Глаза медсестры удивленно расширились, но связанная моим приказом, она ответила:
– Зовут Зоей… Зоей Владимировной.
Я отлично понимал причину ее удивления, но продолжал спрашивать.
– А фамилия?
– Фамилия, Соколова.
– Как зовут моего отца?
Брови женщины с каждым моим вопросом поднимались все выше, но она по-прежнему отвечала на мои вопросы.
– Соколов… кажется Игорь Николаевич, я точно не помню.
– Есть ли у меня другие братья или сестры?
– Не знаю – растерянно сказала она и я видел, что она действительно этого не знает.
– Где я сейчас нахожусь? – продолжал свой допрос я.
– В больнице, в хирургическом отделении. – медсестра явно не поняла смысла моего вопроса.
– Я имею в виду поселок или город, в котором мы с вами находимся в настоящий момент. – терпеливо пояснил я.
– Мы находимся в Дудинке. Где же еще? – все с большим удивлением отвечала женщина.
– В Дудинке? – тоже с удивлением повторил я и замолк.
Это было для меня самым большим сюрпризом. Я предполагал, что нахожусь где-то на Украине, в Перванчах или Горохове. То, что я находился в Дудинке, являлось для меня каким-то чудом. Приятным, конечно, чудом, но его надо было обдумать.
– Хорошо, Евгения Андреевна! – обратился я к пожилой женщине. – Мы выяснили с вами все, что я хотел. А теперь мне надо отдохнуть и подумать. Нет, нет, уколов мне больше никаких ставить не нужно! – поспешно сказал я, видя, как медсестра стала доставать из своей коробочки шприц. – Идите к себе, Евгения Андреевна, и забудьте все, о чем мы с вами только что говорили.

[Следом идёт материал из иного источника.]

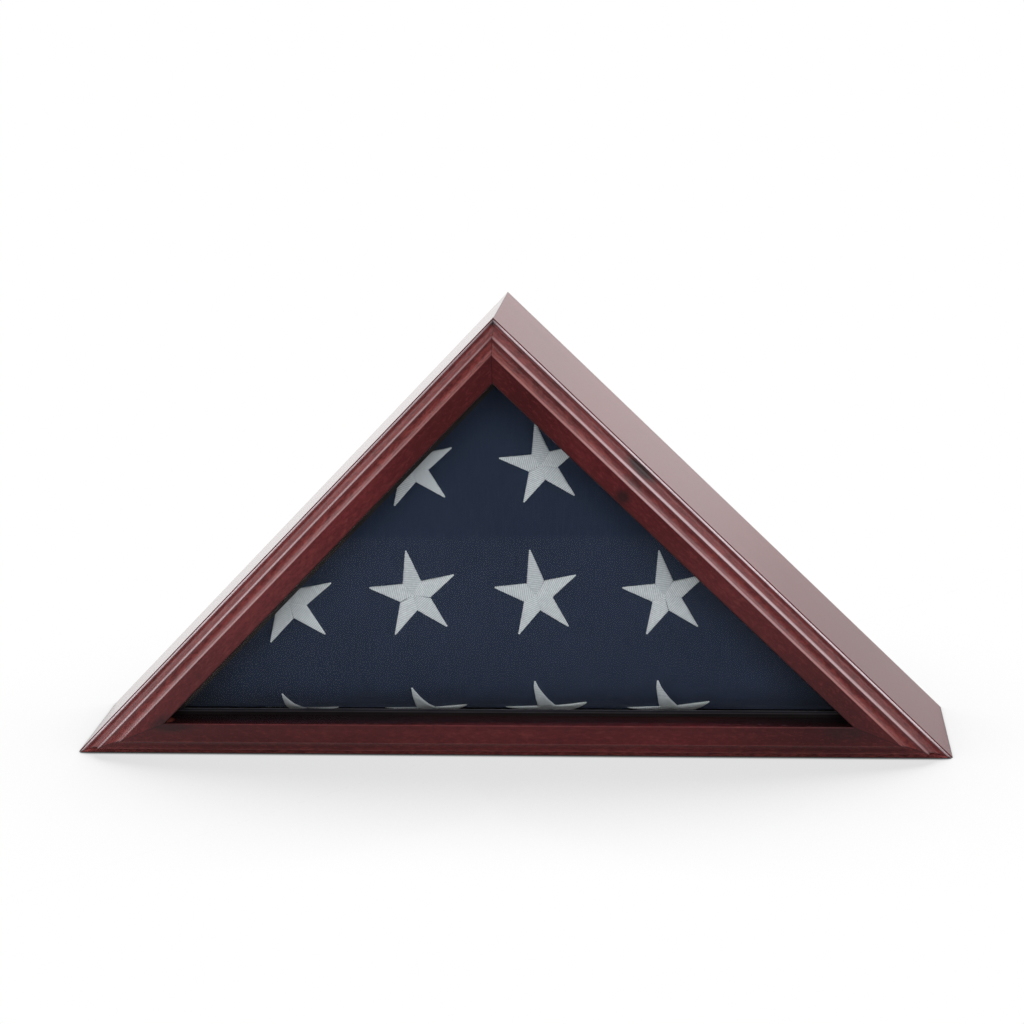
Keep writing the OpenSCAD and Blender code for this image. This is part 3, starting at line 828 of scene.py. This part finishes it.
def add_arm(mesh, shades, painted_sheen, hub, inner, tip, front, tree):
    """One arm of a star, from the hub between two inner corners to the tip: stitches laid across it."""
    axis = (tip - hub).normalized()
    side = Vector((-axis.y, axis.x))
    length = (tip - hub).length
    upper_edge, lower_edge = arm_edges(hub, inner, tip, axis, side)
    threads = int(length / THREAD_PITCH)
    lean = rng.uniform(-0.10, 0.10)
    rows = []
    for k in range(2 * threads + 1):
        along = k * length / (2 * threads)
        ridge = k % 2
        out_by = (rng.uniform(0.05, 0.35) if ridge else -0.05) * MM
        upper = edge_at(along, upper_edge) + out_by
        lower = edge_at(along, lower_edge) - out_by
        crown = rng.uniform(0.92, 1.08) if ridge else 0.66
        full = min(1.0, 0.4 + (upper - lower) / FULL_W)
        end = min(1.0, 0.3 + (length - along) / TIP_REACH)
        rim = 0.5 if along < upper_edge[1][0] * 0.97 else 0.0
        row = []
        for j in range(CELLS_ACROSS + 1):
            share = j / CELLS_ACROSS
            beside = lower + (upper - lower) * (0.5 - 0.5 * math.cos(math.pi * share))
            flat = hub + axis * (along + lean * beside) + side * beside
            place, out = cloth_point(flat.x, flat.y, front)
            hit = tree.ray_cast(place + out * SEARCH, -out, 2 * SEARCH)[0]
            if hit is None:
                row.append(None)
                continue
            rise = STAR_RISE * dome_at(share, rim) * crown * full * end
            vert = mesh.verts.new(hit + out * (rise - STAR_SINK))
            # Painted shade layer: 0 in the valleys between stitches, and lower on the rims
            vert[shades[0]] = (rng.uniform(0.75, 1.0) if ridge else 0.0) * (1.0 if 0 < share < 1 else 0.45)
            # The arm's painted sheen, the same all along it
            vert[shades[1]] = painted_sheen
            row.append(vert)
        rows.append(row)
    for first, second in zip(rows, rows[1:]):
        for j in range(CELLS_ACROSS):
            corners = (first[j], first[j + 1], second[j + 1], second[j])
            if None not in corners:
                mesh.faces.new(corners)


def make_star(name, centre, stretch, front, tree, mat):
    """A five-armed embroidered star on the cloth, its arms meeting a little beside the centre."""
    mesh = bmesh.new()
    for layer in ("ridge", "painted_sheen"):
        mesh.verts.layers.float.new(layer)
    shades = [mesh.verts.layers.float[layer] for layer in ("ridge", "painted_sheen")]
    middle = Vector(centre)
    mirror = 1 if front else -1

    def corner(radius, turn):
        return middle + radius * Vector((-mirror * stretch[0] * math.sin(turn), stretch[1] * math.cos(turn)))

    hub = middle + Vector((mirror * STAR_HUB[0], STAR_HUB[1]))
    tips = [corner(STAR_R + rng.uniform(-0.5, 0.5) * MM, STAR_TILT + k * ARM_TURN) for k in range(5)]
    inners = [corner(STAR_INNER_R, STAR_TILT + (k + 0.5) * ARM_TURN) for k in range(5)]
    for k in range(5):
        pair = (inners[k], inners[k - 1]) if front else (inners[k - 1], inners[k])
        add_arm(mesh, shades, ARM_PAINTED_SHEEN[k], hub, pair, tips[k], front, tree)
    bmesh.ops.recalc_face_normals(mesh, faces=mesh.faces)
    loose = [v for v in mesh.verts if not v.link_faces]
    bmesh.ops.delete(mesh, geom=loose, context="VERTS")
    data = bpy.data.meshes.new(name)
    mesh.to_mesh(data)
    mesh.free()
    data.polygons.foreach_set("use_smooth", [True] * len(data.polygons))
    data.materials.append(mat)
    star = bpy.data.objects.new(name, data)
    bpy.context.scene.collection.objects.link(star)
    return star


def surface_tree(obj):
    """A ray tree of an object's final mesh, in its own frame, which is the shared one."""
    evaluated = obj.evaluated_get(bpy.context.evaluated_depsgraph_get())
    mesh = evaluated.to_mesh()
    corners = [v.co.copy() for v in mesh.vertices]
    tree = BVHTree.FromPolygons(corners, [tuple(p.vertices) for p in mesh.polygons])
    evaluated.to_mesh_clear()
    return tree


def dress_flag():
    flag = make_flag()
    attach(flag, "case")
    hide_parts("folded_flag")
    bpy.context.view_layer.update()
    tree = surface_tree(flag)
    mat = star_thread()
    for front, stars in ((True, FRONT_STARS), (False, BACK_STARS)):
        for k, (x, z, width, height) in enumerate(stars):
            name = f"flag_star_{'front' if front else 'back'}_{k + 1}"
            star = make_star(name, (x * MM, z * MM), (width, height), front, tree, mat)
            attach(star, "case")


# ---------------------------------------------------------------- light and floor
# Brightness of the world as light, of the room as reflections show it, and of the floor
WORLD_LIGHT = 0.42
ROOM_SEEN = 0.18
FLOOR_ALBEDO = 0.78
FLOOR_SEEN = 0.64
# Soft shade round the case and dark contact line under it, as [darkest, reach]
FLOOR_SHADE = (0.74, 0.22)
CONTACT_SHADE = (0.05, 0.004)
FLOOR_SIZE = 80
# Where the white paper ends in front of the case
PAPER_END = -0.62


def make_world():
    """White all round for the camera; a darker room in front of the case for reflections."""
    world = bpy.data.worlds.new("studio")
    bpy.context.scene.world = world
    world.use_nodes = True
    n = Nodes(world.node_tree)
    back = n.tree.nodes["Background"]
    back.inputs["Color"].default_value = (1, 1, 1, 1)
    path = n.add("ShaderNodeLightPath")
    towards_back = n.axes(n.add("ShaderNodeTexCoord").outputs["Generated"])[1]
    room = n.spread(towards_back, ROOM_SEEN, 1.0, -0.35, 0.35)
    direct = n.maths("MAXIMUM", path.outputs["Is Camera Ray"], path.outputs["Is Transmission Ray"])
    level = n.spread(direct, WORLD_LIGHT, 1.0)
    n.join(n.spread(path.outputs["Is Glossy Ray"], level, room), back.inputs["Strength"])


def make_lamp(name, place, aim, size, radiance):
    """A softbox of a given brightness: its power follows from its area."""
    lamp = bpy.data.objects.new(name, bpy.data.lights.new(name, "AREA"))
    lamp.data.shape = "RECTANGLE"
    lamp.data.size, lamp.data.size_y = size
    lamp.data.energy = radiance * math.pi * size[0] * size[1]
    place, aim = Vector(place), Vector(aim)
    lamp.location = place
    lamp.rotation_euler = (aim - place).to_track_quat("-Z", "Y").to_euler()
    lamp.visible_camera = False
    bpy.context.scene.collection.objects.link(lamp)


def make_lamps():
    middle = (0, 0, 0.15)
    make_lamp("softbox_left", (-1.45, -0.20, 0.80), middle, (0.75, 0.75), 2.5)
    make_lamp("softbox_right", (1.30, -0.42, 0.95), middle, (0.75, 0.75), 2.5)
    make_lamp("softbox_front", (0.25, -2.3, 1.35), middle, (1.9, 1.0), 3.5)
    make_lamp("softbox_top", (0.15, 0.25, 1.9), middle, (1.3, 1.3), 5.5)


def shade_near(s, reach, darkest, from_open, to_open):
    """Darkest close to the case, rising to 1 where the floor is open to the air."""
    n = s.add("ShaderNodeAmbientOcclusion", samples=16)
    n.inputs["Distance"].default_value = reach
    return s.spread(n.outputs["AO"], darkest, 1.0, from_open, to_open)


def make_floor():
    """White paper, softly shaded round the case, and darker towards the room in reflections."""
    bpy.ops.mesh.primitive_plane_add(size=FLOOR_SIZE, location=(0, 0, FLOOR_Z))
    floor = bpy.context.object
    floor.name = "floor"
    s = Shader("floor_white")
    s.set(Base_Color=(FLOOR_ALBEDO, FLOOR_ALBEDO, FLOOR_ALBEDO, 1), Roughness=0.9, Specular_IOR_Level=0.0)
    path = s.add("ShaderNodeLightPath")
    x, y = s.axes(s.add("ShaderNodeTexCoord").outputs["Object"])[:2]
    soft = shade_near(s, FLOOR_SHADE[1], FLOOR_SHADE[0], 0.62, 0.97)
    near_white = s.product(soft, shade_near(s, CONTACT_SHADE[1], CONTACT_SHADE[0], 0.35, 0.95))
    towards_right = s.spread(x, 1.0, FLOOR_SEEN, -0.45, 0.15)
    past_paper = s.spread(y, ROOM_SEEN, 1.0, PAPER_END - 0.01, PAPER_END + 0.01)
    paper = s.product(s.maths("POWER", near_white, 2.0), towards_right, past_paper)
    glossy = path.outputs["Is Glossy Ray"]
    glow = s.add("ShaderNodeEmission")
    s.join(s.spread(glossy, near_white, paper), glow.inputs["Strength"])
    direct = s.maths("MAXIMUM", path.outputs["Is Camera Ray"], path.outputs["Is Transmission Ray"])
    s.blend(s.maths("MAXIMUM", direct, glossy), glow)
    floor.data.materials.append(s.mat)


# ---------------------------------------------------------------- the whole
bpy.context.scene.view_settings.view_transform = "Standard"
make_camera()
make_world()
make_lamps()
make_floor()
dress_case()
dress_flag()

Когда пожилая медсестра покинула палату, я закрыл глаза и расслабился.
Ну, хорошо: первое – я не убийца, и это самое замечательное из всего, что я узнал; второе – я нахожусь в Дудинке, это тоже приятный для меня сюрприз, значит, оригинал продолжал бороться, когда я оборвал связывающую нас нить мыслесвязи и вытянул меня в Дудинку. Но что произошло дальше? Почему мы не слились в одно целое? На это у меня пока не было никакого ответа. Возможно, он израсходовал на мои поиски всю свою энергию и в этот последний рывок вложил остатки своей силы, а потом потерял сознание, так и не завершив дело? Где он сейчас? Что делает?
Как бы то ни было, я нахожусь в Дудинке, и это тоже значительно облегчило нашу задачу. И у меня оставалось достаточно времени, чтобы выяснить, что случилось с оригиналом, и предпринять дальнейшие шаги соответственно обстоятельствам.
Восемь… нет семь с половиной дней – порядочный срок, Ведунов, чтобы соединиться с оригиналом. Ему, наверное, сейчас также плохо, как и мне.
Я вспомнил о Светлане, находящейся в Смирно, о своих ребятишках, о Мурашкине и вновь почувствовал, как меня охватывает неприязнь к жене и ненависть к программисту. С трудом я оборвал себя и заставил успокоиться. «Хватит, Ведунов, у тебя сейчас и без того мало энергии, чтобы ты ее расходовал на эмоции. Лежи тихо и набирайся сил, необходимых тебе для воссоединения с оригиналом, потом будем переживать вместе. А теперь спать, Юрка, спать!»
Короткая формула магического заклинания послушно всплыла в памяти и я уснул.